| Stated goal |
Copy the records below verbatim, from the first line through the line containing "BAND_BEFORE_SEAM, BAND_HALF_WIDTH, BAND_STRENGTH", inclusive, and output nothing else.

| Data to process |
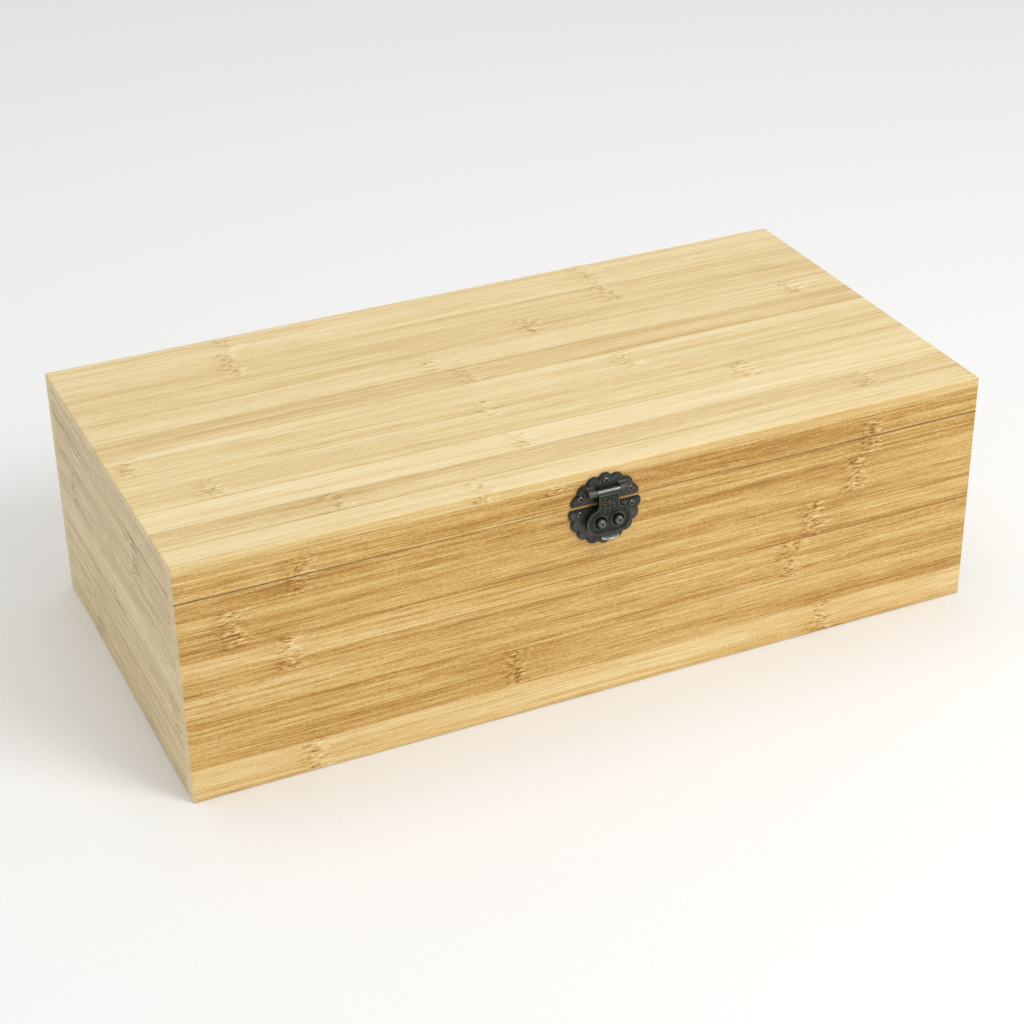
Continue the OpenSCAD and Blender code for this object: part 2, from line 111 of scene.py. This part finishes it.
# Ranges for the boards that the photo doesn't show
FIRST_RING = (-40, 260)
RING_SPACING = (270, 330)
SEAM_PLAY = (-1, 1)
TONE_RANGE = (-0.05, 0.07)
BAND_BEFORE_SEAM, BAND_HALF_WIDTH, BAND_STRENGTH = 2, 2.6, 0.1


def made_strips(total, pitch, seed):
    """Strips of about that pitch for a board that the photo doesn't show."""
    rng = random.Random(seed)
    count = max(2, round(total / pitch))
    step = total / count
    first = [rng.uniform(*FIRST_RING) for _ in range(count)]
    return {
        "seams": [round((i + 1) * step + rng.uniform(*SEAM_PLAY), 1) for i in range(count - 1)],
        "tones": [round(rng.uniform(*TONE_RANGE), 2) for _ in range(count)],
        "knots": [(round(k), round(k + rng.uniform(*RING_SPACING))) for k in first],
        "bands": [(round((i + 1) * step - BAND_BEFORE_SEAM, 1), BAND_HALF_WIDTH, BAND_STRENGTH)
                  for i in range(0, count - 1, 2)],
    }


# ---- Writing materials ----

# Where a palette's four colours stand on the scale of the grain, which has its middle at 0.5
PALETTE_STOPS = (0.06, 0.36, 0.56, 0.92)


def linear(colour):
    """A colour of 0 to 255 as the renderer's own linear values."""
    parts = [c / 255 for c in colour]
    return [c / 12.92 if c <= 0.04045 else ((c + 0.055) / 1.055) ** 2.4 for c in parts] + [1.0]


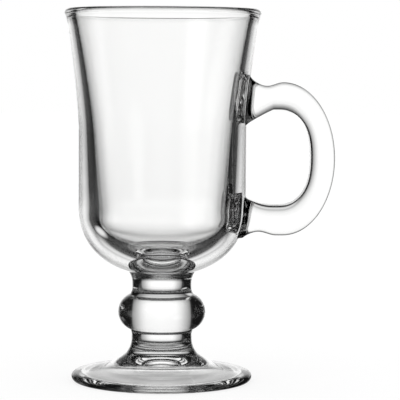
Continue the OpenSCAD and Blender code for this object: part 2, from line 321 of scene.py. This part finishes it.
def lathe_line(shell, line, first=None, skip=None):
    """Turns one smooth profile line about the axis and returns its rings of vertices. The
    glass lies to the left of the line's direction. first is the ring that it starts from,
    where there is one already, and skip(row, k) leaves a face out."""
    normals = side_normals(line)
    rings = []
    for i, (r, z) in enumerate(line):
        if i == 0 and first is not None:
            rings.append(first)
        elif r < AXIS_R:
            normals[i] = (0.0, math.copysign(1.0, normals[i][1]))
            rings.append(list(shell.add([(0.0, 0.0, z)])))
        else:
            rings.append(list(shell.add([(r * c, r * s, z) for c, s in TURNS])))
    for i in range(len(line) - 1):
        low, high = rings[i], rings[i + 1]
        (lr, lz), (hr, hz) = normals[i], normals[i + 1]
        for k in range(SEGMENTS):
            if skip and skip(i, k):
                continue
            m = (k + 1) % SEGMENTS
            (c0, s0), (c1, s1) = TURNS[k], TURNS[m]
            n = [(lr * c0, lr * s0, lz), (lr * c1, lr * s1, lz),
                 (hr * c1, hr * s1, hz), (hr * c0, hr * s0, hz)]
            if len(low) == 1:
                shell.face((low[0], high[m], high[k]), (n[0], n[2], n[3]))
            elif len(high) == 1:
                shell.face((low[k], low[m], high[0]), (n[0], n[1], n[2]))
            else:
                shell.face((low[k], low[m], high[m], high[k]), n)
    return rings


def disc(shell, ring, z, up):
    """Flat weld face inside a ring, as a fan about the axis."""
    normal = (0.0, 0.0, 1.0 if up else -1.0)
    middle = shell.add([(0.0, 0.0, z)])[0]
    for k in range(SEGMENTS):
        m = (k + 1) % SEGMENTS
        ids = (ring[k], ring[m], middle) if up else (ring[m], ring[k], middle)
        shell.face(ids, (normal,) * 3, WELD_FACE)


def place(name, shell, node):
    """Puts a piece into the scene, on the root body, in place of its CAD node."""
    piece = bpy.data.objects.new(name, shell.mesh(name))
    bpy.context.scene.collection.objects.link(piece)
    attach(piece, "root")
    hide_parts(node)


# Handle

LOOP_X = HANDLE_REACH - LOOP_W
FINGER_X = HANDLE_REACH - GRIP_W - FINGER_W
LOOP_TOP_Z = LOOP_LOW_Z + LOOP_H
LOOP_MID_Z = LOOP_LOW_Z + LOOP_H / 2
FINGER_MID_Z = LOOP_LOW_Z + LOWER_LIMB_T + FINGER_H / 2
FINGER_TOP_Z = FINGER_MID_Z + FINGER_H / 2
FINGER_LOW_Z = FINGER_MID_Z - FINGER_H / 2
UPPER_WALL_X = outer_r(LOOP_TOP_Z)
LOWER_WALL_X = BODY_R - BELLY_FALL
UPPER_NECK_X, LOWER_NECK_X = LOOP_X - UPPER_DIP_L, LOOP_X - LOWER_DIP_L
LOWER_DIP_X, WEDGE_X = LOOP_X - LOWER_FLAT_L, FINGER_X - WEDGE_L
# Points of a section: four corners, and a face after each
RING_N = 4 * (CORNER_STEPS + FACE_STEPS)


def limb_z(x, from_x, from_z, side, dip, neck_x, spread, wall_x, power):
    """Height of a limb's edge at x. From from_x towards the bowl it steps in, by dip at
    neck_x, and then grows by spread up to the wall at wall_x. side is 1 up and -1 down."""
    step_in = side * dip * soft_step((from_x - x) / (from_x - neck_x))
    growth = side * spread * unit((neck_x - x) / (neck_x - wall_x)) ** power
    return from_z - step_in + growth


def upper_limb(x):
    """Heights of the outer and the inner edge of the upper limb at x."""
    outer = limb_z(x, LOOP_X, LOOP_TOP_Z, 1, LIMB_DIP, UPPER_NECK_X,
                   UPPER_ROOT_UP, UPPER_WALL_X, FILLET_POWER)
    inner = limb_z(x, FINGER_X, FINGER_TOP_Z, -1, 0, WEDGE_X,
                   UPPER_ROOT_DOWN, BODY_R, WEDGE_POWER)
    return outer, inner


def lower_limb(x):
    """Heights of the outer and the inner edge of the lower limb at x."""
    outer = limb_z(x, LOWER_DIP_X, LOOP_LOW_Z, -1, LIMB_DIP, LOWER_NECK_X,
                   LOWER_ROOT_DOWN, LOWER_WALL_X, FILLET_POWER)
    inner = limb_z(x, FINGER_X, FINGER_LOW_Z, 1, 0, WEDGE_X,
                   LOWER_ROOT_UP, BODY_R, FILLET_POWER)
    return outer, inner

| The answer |
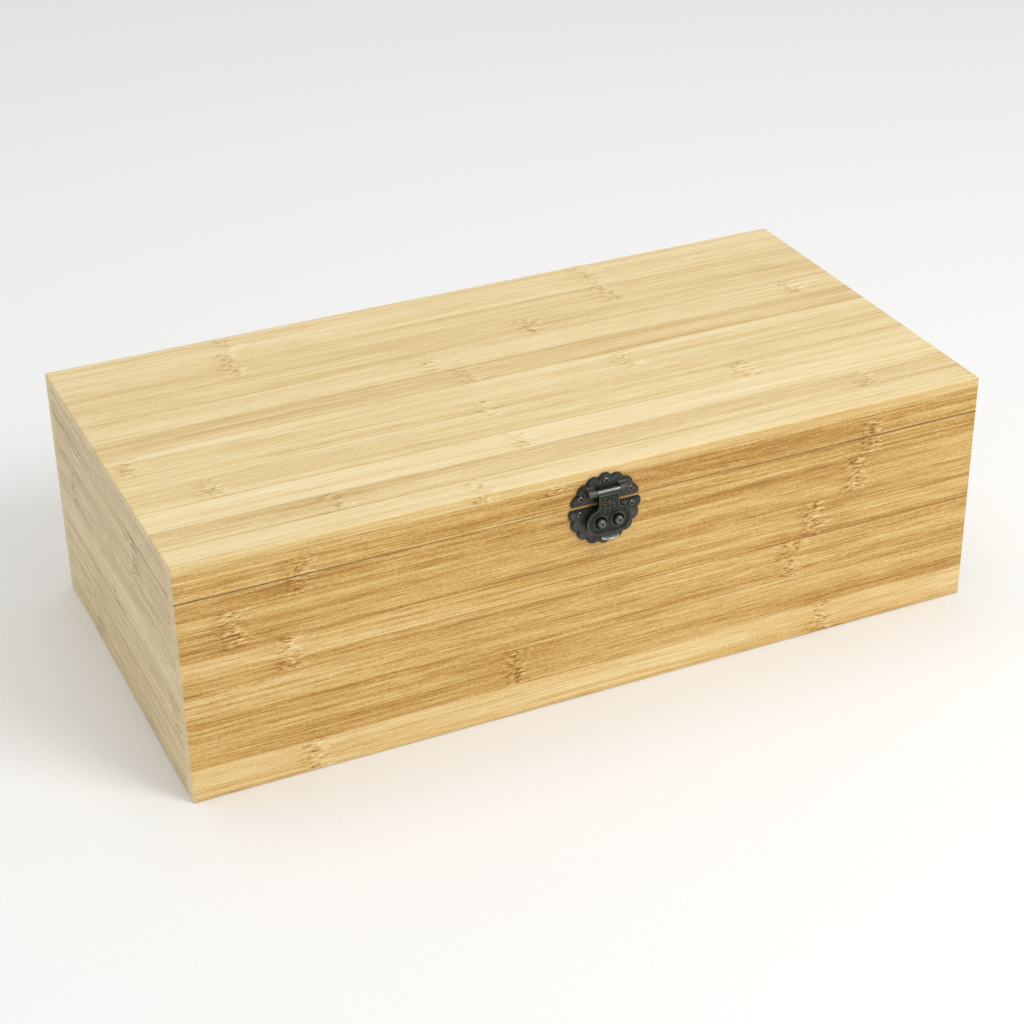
Continue the OpenSCAD and Blender code for this object: part 2, from line 111 of scene.py. This part finishes it.
# Ranges for the boards that the photo doesn't show
FIRST_RING = (-40, 260)
RING_SPACING = (270, 330)
SEAM_PLAY = (-1, 1)
TONE_RANGE = (-0.05, 0.07)
BAND_BEFORE_SEAM, BAND_HALF_WIDTH, BAND_STRENGTH = 2, 2.6, 0.1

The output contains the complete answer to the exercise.